While Arabic is sometimes classified as one of the hardest languages for non-native speakers to learn, Shayma Ahmed, a graduate of the Faculty of Commerce, English section, at Al-Azhar University, said her school doesn’t agree with that impression.
One of the challenges encountered in teaching Arabic to non-native speakers is the lack of professional qualifications for teachers, who need of more training in modern teaching methods, according to a study by Nadia Lotfy Nasser, an associate professor at King Faisal University, in Saudi Arabia.
“The difficulty in learning Arabic is related to the learner’s will to enjoy the aesthetics of the Arabic language,” Ahmed, who has ten years of experience in teaching Arabic to non-native speakers, told Al-Fanar Media. “This requires more time.”
Mark Babai, a Hungarian student of Arabic at the American University in Cairo, said that his one year of learning at the university’s Center for Arabic Language Studies had helped him to study for a master’s degree in teaching Arabic for non-native speakers.

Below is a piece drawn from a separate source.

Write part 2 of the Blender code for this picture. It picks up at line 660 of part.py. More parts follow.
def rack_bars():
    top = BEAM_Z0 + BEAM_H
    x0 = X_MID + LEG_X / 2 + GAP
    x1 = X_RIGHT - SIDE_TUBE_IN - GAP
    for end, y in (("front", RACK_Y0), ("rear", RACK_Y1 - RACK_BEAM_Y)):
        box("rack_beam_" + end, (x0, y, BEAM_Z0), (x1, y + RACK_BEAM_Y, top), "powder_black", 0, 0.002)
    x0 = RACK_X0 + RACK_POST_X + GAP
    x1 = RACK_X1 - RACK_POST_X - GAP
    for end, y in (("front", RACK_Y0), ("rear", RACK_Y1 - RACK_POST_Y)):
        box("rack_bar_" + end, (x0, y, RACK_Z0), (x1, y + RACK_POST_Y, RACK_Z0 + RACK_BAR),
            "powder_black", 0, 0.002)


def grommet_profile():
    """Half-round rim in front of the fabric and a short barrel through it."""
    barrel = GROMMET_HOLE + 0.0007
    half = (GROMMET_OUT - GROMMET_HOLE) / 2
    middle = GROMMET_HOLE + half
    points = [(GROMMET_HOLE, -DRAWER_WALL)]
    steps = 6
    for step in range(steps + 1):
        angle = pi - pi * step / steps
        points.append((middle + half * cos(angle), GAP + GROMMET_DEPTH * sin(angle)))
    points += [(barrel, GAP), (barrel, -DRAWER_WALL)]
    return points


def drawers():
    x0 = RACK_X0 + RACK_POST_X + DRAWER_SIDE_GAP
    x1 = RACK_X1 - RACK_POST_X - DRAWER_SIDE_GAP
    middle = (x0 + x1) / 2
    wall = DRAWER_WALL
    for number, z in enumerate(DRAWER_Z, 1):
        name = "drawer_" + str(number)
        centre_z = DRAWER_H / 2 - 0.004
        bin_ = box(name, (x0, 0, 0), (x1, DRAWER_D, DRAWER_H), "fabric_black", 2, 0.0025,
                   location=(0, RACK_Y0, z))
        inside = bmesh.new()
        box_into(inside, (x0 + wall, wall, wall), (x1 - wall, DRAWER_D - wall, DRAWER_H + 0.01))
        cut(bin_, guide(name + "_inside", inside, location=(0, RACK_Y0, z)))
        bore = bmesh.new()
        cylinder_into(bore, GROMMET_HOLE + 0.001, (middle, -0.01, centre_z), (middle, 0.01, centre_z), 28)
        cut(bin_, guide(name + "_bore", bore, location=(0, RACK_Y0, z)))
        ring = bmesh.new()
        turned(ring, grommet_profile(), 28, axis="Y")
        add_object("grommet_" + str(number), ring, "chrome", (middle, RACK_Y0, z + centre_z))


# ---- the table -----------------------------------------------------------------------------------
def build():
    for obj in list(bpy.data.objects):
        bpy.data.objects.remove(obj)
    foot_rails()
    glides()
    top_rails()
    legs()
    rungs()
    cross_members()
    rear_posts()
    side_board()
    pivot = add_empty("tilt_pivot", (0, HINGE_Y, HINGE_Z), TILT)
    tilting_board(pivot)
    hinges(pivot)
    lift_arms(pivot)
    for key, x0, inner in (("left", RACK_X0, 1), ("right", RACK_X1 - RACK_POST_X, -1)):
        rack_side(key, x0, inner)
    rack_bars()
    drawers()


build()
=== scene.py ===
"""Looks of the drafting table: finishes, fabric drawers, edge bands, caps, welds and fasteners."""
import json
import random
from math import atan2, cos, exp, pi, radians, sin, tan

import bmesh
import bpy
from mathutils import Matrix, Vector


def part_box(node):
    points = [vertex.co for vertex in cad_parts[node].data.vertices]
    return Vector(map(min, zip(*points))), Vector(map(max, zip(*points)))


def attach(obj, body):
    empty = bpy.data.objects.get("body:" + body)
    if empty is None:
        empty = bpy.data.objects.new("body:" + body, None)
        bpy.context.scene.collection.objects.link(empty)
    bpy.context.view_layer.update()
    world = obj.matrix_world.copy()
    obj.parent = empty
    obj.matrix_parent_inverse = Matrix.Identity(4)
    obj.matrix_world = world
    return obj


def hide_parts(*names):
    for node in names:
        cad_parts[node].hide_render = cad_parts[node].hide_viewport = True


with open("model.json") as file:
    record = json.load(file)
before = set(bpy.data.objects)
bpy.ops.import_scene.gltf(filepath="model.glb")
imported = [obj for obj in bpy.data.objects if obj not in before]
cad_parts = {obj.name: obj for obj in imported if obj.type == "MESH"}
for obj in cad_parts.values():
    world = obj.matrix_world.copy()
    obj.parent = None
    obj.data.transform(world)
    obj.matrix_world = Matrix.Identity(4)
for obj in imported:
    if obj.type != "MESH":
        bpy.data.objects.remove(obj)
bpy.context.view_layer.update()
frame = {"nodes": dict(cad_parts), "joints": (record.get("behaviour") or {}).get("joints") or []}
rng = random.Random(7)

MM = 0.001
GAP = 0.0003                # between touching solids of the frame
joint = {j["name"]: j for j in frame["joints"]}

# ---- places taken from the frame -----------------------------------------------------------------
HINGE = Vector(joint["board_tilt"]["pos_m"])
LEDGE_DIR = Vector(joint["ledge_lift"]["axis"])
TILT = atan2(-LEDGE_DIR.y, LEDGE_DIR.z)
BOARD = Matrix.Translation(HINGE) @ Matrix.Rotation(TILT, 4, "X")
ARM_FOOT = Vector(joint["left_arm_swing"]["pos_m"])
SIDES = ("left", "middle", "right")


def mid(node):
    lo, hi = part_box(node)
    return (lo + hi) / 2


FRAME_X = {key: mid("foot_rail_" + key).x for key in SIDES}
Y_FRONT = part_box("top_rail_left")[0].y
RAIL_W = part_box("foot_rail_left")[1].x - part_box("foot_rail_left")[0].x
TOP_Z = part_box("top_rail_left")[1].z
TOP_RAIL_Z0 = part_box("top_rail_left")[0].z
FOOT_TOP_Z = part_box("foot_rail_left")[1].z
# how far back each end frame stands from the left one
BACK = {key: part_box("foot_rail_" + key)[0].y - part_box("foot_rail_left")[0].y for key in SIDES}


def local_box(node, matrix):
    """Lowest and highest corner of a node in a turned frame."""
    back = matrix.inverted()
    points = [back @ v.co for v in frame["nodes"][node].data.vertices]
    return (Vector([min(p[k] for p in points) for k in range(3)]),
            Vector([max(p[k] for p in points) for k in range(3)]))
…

Academic Research on Teaching Arabic
Several academic studies have explored the challenges of teaching Arabic to non-native speakers. One of those challenges, according to a study by Nadia Lotfy Nasser, an associate professor in the Faculty of Arts at King Faisal University, in Saudi Arabia, is the lack of professional qualifications for teachers, who need more training in modern teaching methods.
Another problem identified in Nasser’s study, which was published last year in the Malaysian Institute for Science and Development’s Journal of Arabic Language Specialized Research, is that some teachers use colloquial dialect, which makes their explanations hard to understand and the learning process more difficult.

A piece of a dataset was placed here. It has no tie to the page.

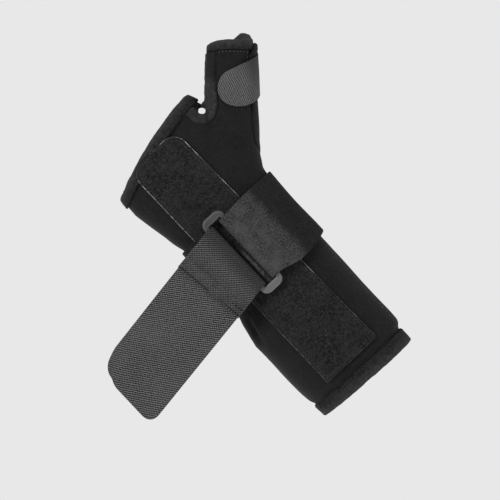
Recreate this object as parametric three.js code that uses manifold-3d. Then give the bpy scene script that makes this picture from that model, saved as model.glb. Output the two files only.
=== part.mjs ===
// A padded wrist and thumb splint in the right-sided form, its palm side towards the viewer.
// Millimetres. The origin is the middle of the forearm opening, +Z runs to the palm opening,
// +X points to the thumb tube's side and the palm side faces -Y.

import * as THREE from 'three';
import { mergeVertices } from 'three/addons/utils/BufferGeometryUtils.js';
import Module from 'manifold-3d';

const wasm = await Module();
wasm.setup();

const { lerp, smoothstep, degToRad } = THREE.MathUtils;

// Cloth thicknesses, and the clearance that neighbouring pieces keep
const GAP = 0.35;
const WALL = 3;
const TAPE = 1.4;
const PANEL = 1.6;
const BAND = 2;
const END_TAPE = 1.5;
const THUMB_STRAP = 1.3;
const POCKET = 2.6;

// Arm tube, from the forearm opening to the palm edge
const SLEEVE_LENGTH = 207;
const FOREARM_BREADTH = 80;
const FOREARM_DEPTH = 62;
const ARM_SQUARENESS = 2.3;
const PALM_EDGE_SLOPE = 0.259;
const PALM_EDGE_BOW = 3;
const CUFF_SLOPE = -0.035;
const LEAN_START = 0.72;
const CUFF_LEAN_END = 0.12;

// Thumb tube: where its axis passes the web, its lean, and its length on both sides of the web
const WEB_REACH = 57.9;
const WEB_DROP = 12.8;
const WEB_HEIGHT = SLEEVE_LENGTH - WEB_DROP;
const THUMB_LEAN = degToRad(43.3);
const THUMB_LENGTH = 40;
const THUMB_ROOT = 52;
const THUMB_BREADTH = 29.2;
const THUMB_DEPTH = 30;
const THUMB_FORWARD = 5;
const THUMB_SQUARENESS = 2.1;
const WEB_HOLE = 5.6;

// Bound edges
const CUFF_BINDING = 10;
const PALM_BINDING = 8;
const THUMB_BINDING = 6.5;
const WEB_BINDING = 5.6;

// Loop panel on the palm side
const PANEL_WIDTH = 43.5;
const PANEL_START = 17.5;
const PANEL_SETBACK = 2.5;
const PANEL_END = SLEEVE_LENGTH - PANEL_SETBACK;
const PANEL_TAPER = 3.5;
const PANEL_PALM_CORNER = 10;
const PANEL_CUFF_CORNER = 2;

// Ring buckle
const RING_LENGTH = 63.6;
const RING_WIDTH = 16.8;
const RING_SIDE_BAR = 3.4;
const RING_END_BAR = 5.3;
const RING_CORNER = 5;
const RING_CHAMFER = 0.8;
const RING_OFFSET = -3.9;

// Wrist band, its return over the ring and the hook tape sewn to its end
const BAND_HEIGHT = 116.8;
const BAND_WIDTH = 53;
const BAND_FAN = 3;
const BAND_FLARE = 2.2;
const BAND_AT_RING = 51;
const FOLD_END = 23;
const SEAM_REACH = -38;
const SEAM_LAP = 11;
const PULL_SLOPE = 0.14;
const END_TAPE_LENGTH = 97;
const END_TAPE_WIDTH = 50;
const END_TAPE_CORNER = 8;
const END_TAPE_DROP = 6;

// Thumb strap and stay pocket
const THUMB_STRAP_WIDTH = 25;
const POCKET_WIDTH = 16;

// Faceting
const ARM_SIDES = 36;
const THUMB_SIDES = 24;

// Arm sections: along is a share of SLEEVE_LENGTH, ulnar and radial of half the breadth,
// palmar and dorsal of half the depth
const ARM_SECTIONS = [
  { along: 0.000, ulnar: 0.925, radial: 0.895, palmar: 0.920, dorsal: 0.920 },
  { along: 0.051, ulnar: 0.930, radial: 0.900, palmar: 0.925, dorsal: 0.925 },
  { along: 0.070, ulnar: 0.975, radial: 0.995, palmar: 0.995, dorsal: 0.995 },
  { along: 0.190, ulnar: 0.995, radial: 1.000, palmar: 0.985, dorsal: 0.985 },
  { along: 0.315, ulnar: 1.005, radial: 1.010, palmar: 0.955, dorsal: 0.955 },
  { along: 0.345, ulnar: 0.965, radial: 1.012, palmar: 0.930, dorsal: 0.935 },
  { along: 0.375, ulnar: 0.920, radial: 1.010, palmar: 0.900, dorsal: 0.920 },
  { along: 0.415, ulnar: 0.870, radial: 1.020, palmar: 0.875, dorsal: 0.900 },
  { along: 0.480, ulnar: 0.840, radial: 1.035, palmar: 0.855, dorsal: 0.875 },
  { along: 0.620, ulnar: 0.800, radial: 1.065, palmar: 0.830, dorsal: 0.850 },
  { along: 0.690, ulnar: 0.785, radial: 1.085, palmar: 0.815, dorsal: 0.830 },
  { along: 0.765, ulnar: 0.845, radial: 1.140, palmar: 0.790, dorsal: 0.810 },
  { along: 0.840, ulnar: 0.915, radial: 1.145, palmar: 0.760, dorsal: 0.780 },
  { along: 0.920, ulnar: 0.965, radial: 1.135, palmar: 0.730, dorsal: 0.745 },
  { along: 0.960, ulnar: 0.960, radial: 1.060, palmar: 0.700, dorsal: 0.720 },
  { along: 1.000, ulnar: 0.935, radial: 0.980, palmar: 0.680, dorsal: 0.700 },
];

// Thumb sections: along is a share of root and length together, the others of half the breadth
// or depth, and forward of THUMB_FORWARD
const THUMB_SECTIONS = [
  { along: 0.00, ulnar: 1.75, radial: 1.50, palmar: 1.30, dorsal: 1.25, forward: 0.1 },
  { along: 0.13, ulnar: 1.60, radial: 1.46, palmar: 1.28, dorsal: 1.22, forward: 0.2 },
  { along: 0.28, ulnar: 1.38, radial: 1.24, palmar: 1.20, dorsal: 1.15, forward: 0.4 },
  { along: 0.43, ulnar: 1.14, radial: 1.11, palmar: 1.10, dorsal: 1.06, forward: 0.6 },
  { along: 0.57, ulnar: 1.00, radial: 1.05, palmar: 1.03, dorsal: 1.02, forward: 0.8 },
  { along: 0.78, ulnar: 0.98, radial: 1.00, palmar: 0.98, dorsal: 0.98, forward: 1.0 },
  { along: 1.00, ulnar: 0.93, radial: 0.91, palmar: 0.92, dorsal: 0.94, forward: 1.0 },
];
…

Egypt’s experiments with teaching Arabic to non-native speakers in the 1960s revealed the need to start with the audible word before the written word, and to focus on studying linguistic patterns, according to a study by Shaimaa Shaaban Omran, of the Higher Institute of Languages and Translation in Aswan.
Nasser’s study lists several elements that will help teachers teach better. These include having a good knowledge of the general culture, psychological balance, tolerance, optimism, and avoiding emotion.
Teachers must master listening, speaking, reading, and writing skills, and use Modern Standard Arabic inside and outside the classroom, the study says. They must also be experts in the language’s phonetic aspects, especially sounds that have no equivalent in other languages.
Nasser’s study suggests that an applied online classroom environment can help resolve many of the problems learners face. In the era of computing and multiple digital resources, reading, writing, listening, and grammar are no longer the obstacle they once were.
Modern Teaching Methods
Another study, by Shaimaa Shaaban Omran, a teacher at the Higher Institute of Languages and Translation in Aswan, was published in April in the Journal of the Faculty of Arts in Qena, South Valley University, in Upper Egypt.
The study, titled “Modern Methods of Teaching Arabic to Non-Native Speakers,” reviewed what has been learned from earlier experiences, such as Egypt’s experiments with teaching Arabic to non-native speakers in the 1960s. Those experiments revealed the need to start with the audible word before the written word, and to focus on studying linguistic patterns.
Another finding of Omran’s study was that grammar should not be studied for its own sake but rather as a means of understanding and correcting mistakes.
The Egyptian experiments also showed the need to use audio-visual means to help students acquire basic language skills, and recommended allowing learners to use their native language or an intermediate one to understand the meanings of difficult words or abbreviations.